Kilpatrick called Mitchell “a hero in a quintessential American way. It takes heroes to fight for freedom and integrity” through “the power of the pen, the power of the word, and that’s what John Mitchell Jr. did. He bequeathed us a great legacy in that regard.”

Khalfani passionately referred to Mitchell as “a man amongst men” who was “an unashamed and unabashed race man with loyalty to his family and oppressed African-American masses.”

He challenged those in the audience “to emulate his work and his example. To do otherwise would be cowardice."

Reavis said he first learned of Mitchell’s legacy while doing his doctoral dissertation at the University of Virginia in the early 1980s.

“There was no more fierce editor or race-conscious African-American than John Mitchell Jr.,” said Reavis a former Richmond minister. “He was not afraid, and he never compromised his convictions and his integrity like some of his generation.”

Boone was the final speaker. He recalled Mitchell’s campaign at the Richmond Planet against the placement of the “treasonous statues” of Civil War villains on Monument Avenue, “correctly calling it “a legacy of treason and blood.”

“When we look at Monument Avenue, this is very perverted. Where else do you know a city, a country that would glorify villains, a country that would glorify people that would try to destroy this country and would try to keep Black people enslaved?”

He continued, saying, “Honoring John Mitchell Jr. is consistent with the American ideals of equality, justice and opportunity. It also is consistent with giving balance to history.

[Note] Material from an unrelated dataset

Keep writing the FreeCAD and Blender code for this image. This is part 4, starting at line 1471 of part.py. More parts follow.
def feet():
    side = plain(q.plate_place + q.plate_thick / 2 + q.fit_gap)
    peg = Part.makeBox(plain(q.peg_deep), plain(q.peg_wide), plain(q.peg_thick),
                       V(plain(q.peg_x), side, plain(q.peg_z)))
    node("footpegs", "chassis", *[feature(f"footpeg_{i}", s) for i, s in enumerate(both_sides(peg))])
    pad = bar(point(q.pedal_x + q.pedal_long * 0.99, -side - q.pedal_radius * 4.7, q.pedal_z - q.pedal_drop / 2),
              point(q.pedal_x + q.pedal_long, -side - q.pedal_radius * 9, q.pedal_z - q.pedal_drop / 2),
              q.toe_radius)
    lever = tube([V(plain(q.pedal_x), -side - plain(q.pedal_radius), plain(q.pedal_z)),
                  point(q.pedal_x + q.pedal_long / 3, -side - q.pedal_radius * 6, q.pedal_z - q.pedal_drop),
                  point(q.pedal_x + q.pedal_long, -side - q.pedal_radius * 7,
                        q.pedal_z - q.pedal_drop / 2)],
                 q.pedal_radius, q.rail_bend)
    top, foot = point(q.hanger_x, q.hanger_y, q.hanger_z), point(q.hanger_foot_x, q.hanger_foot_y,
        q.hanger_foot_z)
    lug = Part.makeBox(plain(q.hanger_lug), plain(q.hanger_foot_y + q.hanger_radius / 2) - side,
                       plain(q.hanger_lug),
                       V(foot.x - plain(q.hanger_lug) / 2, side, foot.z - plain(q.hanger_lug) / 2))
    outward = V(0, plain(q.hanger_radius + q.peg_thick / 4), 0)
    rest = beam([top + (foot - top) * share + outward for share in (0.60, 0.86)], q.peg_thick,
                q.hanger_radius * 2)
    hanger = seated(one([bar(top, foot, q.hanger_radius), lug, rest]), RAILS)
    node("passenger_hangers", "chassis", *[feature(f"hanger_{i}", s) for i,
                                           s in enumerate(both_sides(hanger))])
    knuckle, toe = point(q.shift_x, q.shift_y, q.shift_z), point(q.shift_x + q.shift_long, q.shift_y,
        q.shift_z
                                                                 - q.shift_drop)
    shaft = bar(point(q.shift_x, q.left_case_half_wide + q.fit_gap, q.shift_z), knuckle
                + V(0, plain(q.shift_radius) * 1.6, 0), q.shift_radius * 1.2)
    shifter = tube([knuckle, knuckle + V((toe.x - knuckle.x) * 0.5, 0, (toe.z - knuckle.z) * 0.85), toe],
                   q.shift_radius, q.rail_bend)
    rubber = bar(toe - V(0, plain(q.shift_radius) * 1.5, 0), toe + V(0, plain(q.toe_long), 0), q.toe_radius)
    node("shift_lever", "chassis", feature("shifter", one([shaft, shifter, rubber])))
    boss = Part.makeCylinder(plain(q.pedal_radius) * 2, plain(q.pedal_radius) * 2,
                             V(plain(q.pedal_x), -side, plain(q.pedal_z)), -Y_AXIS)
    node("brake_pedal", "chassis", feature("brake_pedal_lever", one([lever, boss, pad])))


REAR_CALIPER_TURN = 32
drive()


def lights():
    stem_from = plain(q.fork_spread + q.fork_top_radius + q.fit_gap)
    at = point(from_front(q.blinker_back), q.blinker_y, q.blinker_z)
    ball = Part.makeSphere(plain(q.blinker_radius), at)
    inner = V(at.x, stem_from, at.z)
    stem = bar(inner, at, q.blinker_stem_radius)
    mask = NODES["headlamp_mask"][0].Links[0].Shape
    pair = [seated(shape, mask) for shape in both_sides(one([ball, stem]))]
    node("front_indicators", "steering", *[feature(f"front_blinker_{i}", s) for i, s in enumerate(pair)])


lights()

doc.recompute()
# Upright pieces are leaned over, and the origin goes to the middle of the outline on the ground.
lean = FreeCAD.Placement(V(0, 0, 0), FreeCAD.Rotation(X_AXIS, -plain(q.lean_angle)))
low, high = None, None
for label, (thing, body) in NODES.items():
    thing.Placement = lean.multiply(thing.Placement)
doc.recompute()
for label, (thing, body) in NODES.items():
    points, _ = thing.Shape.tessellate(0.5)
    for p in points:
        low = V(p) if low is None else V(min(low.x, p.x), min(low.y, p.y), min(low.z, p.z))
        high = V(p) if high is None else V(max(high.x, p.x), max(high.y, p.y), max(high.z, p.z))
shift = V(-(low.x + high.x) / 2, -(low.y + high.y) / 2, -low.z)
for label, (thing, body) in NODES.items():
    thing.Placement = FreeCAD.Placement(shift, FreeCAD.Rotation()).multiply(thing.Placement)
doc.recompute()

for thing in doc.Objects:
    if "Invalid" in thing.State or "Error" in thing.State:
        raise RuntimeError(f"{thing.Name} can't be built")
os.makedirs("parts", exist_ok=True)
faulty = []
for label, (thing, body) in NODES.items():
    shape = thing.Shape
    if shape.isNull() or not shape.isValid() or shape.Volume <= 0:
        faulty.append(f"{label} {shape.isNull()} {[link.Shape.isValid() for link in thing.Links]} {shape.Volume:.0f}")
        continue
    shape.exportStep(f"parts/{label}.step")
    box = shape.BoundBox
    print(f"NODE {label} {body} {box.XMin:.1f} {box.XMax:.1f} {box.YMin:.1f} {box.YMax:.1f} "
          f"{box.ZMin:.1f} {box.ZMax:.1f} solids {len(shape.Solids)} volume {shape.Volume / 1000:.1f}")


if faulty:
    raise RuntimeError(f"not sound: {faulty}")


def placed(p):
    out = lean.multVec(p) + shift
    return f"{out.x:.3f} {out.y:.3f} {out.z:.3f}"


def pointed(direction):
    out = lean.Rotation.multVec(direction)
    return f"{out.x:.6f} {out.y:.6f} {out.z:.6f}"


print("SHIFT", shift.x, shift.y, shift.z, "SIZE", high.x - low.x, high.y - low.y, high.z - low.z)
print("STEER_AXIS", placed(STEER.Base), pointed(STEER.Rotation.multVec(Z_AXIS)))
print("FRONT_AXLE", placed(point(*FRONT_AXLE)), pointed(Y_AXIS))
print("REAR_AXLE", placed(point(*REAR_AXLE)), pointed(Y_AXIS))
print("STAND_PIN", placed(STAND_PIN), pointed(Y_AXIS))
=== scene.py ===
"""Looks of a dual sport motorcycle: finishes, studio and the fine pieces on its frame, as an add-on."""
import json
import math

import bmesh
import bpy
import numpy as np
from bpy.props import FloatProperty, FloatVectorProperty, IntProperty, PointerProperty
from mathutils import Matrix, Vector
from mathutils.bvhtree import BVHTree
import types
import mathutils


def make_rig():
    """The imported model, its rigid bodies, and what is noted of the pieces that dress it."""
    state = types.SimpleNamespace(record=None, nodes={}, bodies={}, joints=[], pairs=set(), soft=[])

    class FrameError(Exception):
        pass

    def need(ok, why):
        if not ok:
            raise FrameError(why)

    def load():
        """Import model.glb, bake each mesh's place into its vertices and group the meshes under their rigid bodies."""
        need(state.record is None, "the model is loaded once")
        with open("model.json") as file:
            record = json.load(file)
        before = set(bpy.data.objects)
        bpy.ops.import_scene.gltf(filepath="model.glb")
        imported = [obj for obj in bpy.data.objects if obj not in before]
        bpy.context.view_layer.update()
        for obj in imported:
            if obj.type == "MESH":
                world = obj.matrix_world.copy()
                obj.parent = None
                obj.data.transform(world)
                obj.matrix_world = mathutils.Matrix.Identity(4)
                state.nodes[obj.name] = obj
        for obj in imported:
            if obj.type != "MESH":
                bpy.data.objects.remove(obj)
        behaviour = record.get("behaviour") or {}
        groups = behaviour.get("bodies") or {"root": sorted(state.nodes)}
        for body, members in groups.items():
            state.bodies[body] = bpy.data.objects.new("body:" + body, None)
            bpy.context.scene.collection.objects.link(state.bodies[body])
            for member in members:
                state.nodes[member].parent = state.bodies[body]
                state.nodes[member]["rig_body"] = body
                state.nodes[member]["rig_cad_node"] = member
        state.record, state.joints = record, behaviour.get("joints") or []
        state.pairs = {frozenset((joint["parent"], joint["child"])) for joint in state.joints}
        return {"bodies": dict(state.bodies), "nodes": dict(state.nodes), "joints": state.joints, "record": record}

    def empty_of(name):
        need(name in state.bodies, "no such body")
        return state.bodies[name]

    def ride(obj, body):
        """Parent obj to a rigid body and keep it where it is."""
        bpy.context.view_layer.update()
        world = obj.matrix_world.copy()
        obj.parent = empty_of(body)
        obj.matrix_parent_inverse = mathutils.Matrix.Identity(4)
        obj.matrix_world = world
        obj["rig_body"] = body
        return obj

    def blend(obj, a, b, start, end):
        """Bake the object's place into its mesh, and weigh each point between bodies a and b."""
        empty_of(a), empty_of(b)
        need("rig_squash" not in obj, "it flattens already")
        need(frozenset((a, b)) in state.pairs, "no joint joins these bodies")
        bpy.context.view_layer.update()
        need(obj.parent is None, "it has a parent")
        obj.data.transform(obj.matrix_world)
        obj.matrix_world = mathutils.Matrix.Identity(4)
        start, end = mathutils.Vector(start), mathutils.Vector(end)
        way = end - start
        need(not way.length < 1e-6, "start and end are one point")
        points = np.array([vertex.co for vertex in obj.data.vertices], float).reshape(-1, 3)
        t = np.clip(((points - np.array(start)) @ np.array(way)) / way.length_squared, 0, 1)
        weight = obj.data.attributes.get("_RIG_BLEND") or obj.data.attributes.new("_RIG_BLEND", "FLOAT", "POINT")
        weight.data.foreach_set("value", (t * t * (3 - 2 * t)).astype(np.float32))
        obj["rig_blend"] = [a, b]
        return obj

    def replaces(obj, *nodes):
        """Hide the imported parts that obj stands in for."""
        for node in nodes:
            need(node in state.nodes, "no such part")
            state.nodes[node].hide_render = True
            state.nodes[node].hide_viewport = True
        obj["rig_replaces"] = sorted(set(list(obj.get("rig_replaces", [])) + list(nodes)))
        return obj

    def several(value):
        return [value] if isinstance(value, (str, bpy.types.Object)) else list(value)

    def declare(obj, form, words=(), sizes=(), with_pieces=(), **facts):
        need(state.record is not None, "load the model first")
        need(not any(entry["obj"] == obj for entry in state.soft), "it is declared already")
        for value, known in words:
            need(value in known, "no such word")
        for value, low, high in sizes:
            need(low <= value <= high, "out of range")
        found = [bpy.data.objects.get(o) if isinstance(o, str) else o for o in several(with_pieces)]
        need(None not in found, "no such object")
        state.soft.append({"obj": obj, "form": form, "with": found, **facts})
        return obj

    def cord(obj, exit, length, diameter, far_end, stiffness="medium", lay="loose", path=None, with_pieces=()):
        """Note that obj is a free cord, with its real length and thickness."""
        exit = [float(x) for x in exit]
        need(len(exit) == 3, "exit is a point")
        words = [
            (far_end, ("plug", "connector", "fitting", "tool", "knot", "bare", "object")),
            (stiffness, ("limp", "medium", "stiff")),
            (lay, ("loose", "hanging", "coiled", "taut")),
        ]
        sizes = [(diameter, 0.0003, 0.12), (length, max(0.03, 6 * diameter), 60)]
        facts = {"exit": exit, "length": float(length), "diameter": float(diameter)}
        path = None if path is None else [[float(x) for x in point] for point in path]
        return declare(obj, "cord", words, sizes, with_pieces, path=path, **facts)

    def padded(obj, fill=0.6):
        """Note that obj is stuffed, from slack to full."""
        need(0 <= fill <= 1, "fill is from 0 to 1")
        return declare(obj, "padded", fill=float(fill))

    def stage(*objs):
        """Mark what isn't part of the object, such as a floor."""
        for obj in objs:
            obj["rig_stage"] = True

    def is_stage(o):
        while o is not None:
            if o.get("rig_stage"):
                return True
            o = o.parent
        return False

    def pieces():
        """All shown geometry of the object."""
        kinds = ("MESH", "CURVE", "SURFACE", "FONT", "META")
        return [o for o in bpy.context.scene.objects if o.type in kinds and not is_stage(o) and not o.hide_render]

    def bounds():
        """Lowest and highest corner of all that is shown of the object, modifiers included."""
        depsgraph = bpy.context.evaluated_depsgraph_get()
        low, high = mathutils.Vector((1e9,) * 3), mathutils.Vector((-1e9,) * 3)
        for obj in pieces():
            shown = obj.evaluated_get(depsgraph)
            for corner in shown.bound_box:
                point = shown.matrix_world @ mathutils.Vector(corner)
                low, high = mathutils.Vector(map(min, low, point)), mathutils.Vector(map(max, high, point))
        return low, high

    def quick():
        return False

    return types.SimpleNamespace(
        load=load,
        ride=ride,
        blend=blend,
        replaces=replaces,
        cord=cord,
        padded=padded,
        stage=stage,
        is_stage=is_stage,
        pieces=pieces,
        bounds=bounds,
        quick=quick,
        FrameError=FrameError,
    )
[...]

Recognition of John Mitchell also would break Richmond away from its ugly past and eliminate its inferiority complex.”

Referencing the oversized posters of Mitchell, Boone said, “John Mitchell, the true patriot and champion of freedom is here. John Mitchell Jr. is here bigger than life as you can see. Let’s applaud him.”

The marker unveiling comes nearly six months after a grave marker was unveiled at Evergreen Cemetery in Eastern Henrico County at Mitchell’s previously unmarked gravesite.

Boone suggested that the best way to honor Mitchell is “to walk in his footsteps” for “the good of our city, our state and nation.”